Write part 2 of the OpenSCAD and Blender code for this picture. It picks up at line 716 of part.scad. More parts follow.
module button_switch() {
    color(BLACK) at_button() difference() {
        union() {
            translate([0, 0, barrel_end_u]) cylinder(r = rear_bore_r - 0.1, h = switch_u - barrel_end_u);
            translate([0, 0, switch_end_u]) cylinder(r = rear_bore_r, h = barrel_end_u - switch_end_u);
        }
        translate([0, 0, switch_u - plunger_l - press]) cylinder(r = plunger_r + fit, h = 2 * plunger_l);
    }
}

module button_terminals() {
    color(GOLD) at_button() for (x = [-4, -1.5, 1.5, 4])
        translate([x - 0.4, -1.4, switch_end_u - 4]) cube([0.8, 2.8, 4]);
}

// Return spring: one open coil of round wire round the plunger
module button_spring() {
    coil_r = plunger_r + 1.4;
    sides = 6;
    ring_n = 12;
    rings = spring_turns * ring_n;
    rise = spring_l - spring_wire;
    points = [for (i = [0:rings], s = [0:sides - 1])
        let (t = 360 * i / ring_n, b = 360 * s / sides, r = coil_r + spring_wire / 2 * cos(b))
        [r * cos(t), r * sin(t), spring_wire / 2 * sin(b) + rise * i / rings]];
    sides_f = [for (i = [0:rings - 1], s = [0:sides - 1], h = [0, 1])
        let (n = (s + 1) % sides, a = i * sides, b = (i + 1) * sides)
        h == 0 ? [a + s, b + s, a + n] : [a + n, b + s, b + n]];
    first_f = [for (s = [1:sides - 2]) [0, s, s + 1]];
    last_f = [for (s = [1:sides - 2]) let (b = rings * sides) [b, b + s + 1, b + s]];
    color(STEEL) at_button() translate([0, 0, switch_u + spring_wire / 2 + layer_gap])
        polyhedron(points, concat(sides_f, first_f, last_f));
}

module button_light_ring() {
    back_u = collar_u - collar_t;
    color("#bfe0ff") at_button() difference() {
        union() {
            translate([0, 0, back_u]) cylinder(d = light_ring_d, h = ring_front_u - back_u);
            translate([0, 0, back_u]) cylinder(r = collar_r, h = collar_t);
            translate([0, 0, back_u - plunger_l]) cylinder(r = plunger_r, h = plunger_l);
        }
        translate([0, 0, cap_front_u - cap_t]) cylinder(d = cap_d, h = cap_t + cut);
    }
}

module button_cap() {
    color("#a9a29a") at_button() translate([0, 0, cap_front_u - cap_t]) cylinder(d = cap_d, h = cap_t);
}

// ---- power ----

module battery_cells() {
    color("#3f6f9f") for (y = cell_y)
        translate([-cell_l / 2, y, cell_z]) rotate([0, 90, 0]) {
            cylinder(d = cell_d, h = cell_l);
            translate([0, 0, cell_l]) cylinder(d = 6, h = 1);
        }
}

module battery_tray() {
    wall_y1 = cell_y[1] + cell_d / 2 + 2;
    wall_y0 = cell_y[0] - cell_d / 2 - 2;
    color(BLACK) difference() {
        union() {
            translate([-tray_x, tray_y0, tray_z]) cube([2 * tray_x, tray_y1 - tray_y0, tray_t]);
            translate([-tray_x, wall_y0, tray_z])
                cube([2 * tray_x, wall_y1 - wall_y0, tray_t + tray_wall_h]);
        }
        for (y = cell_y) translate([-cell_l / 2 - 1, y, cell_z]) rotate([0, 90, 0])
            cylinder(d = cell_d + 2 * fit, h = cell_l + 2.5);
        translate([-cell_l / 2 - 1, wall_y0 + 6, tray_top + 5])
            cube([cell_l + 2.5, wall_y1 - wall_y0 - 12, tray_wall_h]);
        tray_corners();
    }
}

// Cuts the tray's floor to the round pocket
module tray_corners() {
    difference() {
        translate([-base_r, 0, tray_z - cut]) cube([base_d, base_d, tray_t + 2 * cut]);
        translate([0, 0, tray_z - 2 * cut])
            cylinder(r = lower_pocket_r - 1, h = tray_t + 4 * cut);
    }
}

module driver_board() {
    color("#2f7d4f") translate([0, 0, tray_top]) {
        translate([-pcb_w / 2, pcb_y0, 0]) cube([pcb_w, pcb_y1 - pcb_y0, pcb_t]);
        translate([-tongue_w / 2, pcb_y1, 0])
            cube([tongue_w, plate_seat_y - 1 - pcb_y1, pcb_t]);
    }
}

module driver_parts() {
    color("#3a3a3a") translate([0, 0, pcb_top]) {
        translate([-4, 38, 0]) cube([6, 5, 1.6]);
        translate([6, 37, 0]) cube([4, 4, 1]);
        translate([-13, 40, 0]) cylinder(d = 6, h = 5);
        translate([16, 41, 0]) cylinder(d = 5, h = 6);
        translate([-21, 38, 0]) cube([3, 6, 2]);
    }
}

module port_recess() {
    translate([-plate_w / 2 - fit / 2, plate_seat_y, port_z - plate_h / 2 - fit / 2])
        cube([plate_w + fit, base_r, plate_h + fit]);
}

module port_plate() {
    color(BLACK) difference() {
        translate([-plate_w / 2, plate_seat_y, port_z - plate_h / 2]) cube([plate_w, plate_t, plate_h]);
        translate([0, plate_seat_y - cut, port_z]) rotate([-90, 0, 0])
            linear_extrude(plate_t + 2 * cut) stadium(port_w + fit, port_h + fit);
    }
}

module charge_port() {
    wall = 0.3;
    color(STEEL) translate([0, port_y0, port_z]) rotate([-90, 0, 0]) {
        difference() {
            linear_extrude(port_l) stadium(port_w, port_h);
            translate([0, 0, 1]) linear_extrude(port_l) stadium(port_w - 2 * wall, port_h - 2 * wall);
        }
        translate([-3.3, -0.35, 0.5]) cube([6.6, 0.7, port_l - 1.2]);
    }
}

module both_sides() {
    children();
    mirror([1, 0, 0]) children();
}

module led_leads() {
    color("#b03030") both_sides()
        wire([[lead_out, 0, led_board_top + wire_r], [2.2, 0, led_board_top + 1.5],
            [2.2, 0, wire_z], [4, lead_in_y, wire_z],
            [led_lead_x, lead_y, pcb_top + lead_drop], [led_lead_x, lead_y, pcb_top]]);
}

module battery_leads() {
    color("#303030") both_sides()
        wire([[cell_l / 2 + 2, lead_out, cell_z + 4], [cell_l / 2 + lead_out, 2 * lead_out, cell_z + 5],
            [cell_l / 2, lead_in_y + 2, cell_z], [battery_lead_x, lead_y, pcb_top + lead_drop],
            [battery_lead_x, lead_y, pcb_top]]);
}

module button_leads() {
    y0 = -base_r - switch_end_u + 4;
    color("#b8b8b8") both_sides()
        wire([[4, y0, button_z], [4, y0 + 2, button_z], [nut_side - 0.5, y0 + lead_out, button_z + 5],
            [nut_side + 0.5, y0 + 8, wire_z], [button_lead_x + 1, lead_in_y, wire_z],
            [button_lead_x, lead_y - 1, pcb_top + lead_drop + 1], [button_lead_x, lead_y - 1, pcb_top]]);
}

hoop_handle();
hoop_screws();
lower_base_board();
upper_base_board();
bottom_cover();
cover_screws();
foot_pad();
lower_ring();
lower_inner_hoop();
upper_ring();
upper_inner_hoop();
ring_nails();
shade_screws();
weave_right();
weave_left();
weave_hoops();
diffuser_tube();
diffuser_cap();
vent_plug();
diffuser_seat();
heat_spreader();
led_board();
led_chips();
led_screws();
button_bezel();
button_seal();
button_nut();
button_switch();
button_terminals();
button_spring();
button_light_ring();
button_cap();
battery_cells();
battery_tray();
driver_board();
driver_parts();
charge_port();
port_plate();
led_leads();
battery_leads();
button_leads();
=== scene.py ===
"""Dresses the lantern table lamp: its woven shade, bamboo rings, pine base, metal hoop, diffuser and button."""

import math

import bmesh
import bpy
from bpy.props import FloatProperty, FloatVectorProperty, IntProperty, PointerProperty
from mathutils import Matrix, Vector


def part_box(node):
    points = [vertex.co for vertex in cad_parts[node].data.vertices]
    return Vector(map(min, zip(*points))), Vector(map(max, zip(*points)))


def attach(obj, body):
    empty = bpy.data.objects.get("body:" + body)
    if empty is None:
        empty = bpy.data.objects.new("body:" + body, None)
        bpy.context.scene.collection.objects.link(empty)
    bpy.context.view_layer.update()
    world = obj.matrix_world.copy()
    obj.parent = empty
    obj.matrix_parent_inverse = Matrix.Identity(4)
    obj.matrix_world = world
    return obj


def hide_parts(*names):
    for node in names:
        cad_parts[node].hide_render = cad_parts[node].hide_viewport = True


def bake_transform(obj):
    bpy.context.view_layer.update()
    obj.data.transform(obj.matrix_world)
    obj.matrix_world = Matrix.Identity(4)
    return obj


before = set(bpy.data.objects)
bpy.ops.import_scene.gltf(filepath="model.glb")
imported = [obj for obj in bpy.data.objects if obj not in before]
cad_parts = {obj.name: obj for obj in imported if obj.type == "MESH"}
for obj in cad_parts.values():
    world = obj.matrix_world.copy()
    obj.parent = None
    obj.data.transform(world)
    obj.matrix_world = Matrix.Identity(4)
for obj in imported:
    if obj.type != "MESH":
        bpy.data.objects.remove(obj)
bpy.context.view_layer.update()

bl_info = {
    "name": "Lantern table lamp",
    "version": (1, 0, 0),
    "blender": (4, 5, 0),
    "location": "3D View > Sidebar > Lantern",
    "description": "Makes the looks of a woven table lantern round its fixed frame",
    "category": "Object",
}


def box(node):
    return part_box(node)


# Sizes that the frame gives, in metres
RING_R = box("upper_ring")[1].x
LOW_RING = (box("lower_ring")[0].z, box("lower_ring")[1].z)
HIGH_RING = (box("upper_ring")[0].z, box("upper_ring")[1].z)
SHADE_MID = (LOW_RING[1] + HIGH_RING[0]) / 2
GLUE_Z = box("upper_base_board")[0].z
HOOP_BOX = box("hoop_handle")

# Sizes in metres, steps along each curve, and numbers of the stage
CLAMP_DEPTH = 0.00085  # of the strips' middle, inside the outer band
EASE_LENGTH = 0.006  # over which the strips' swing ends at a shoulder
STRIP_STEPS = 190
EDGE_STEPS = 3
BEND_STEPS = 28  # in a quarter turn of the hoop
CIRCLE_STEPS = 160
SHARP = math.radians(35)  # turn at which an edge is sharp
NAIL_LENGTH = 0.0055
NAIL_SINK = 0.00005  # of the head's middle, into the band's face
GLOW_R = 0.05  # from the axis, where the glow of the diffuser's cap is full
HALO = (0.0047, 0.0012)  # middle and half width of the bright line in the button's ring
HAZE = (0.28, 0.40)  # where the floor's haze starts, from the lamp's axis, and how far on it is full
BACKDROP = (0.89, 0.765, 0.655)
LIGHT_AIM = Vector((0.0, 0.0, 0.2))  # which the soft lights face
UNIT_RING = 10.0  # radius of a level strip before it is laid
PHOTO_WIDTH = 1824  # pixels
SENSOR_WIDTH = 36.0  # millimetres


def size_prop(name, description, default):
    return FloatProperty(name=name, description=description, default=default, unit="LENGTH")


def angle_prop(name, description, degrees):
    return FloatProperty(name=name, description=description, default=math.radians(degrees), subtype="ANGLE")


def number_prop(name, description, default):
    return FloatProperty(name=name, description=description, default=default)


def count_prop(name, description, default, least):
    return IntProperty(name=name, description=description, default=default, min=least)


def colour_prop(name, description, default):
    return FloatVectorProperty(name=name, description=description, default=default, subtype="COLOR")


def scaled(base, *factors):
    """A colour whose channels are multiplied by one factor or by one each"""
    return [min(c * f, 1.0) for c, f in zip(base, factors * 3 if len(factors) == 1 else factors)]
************
__SHORT EXERCISE__
Gather all the lines that include the word "objects" and copy them out.

__RESULT OF THE TASK__
    empty = bpy.data.objects.get("body:" + body)
        empty = bpy.data.objects.new("body:" + body, None)
        bpy.context.scene.collection.objects.link(empty)
before = set(bpy.data.objects)
imported = [obj for obj in bpy.data.objects if obj not in before]
        bpy.data.objects.remove(obj)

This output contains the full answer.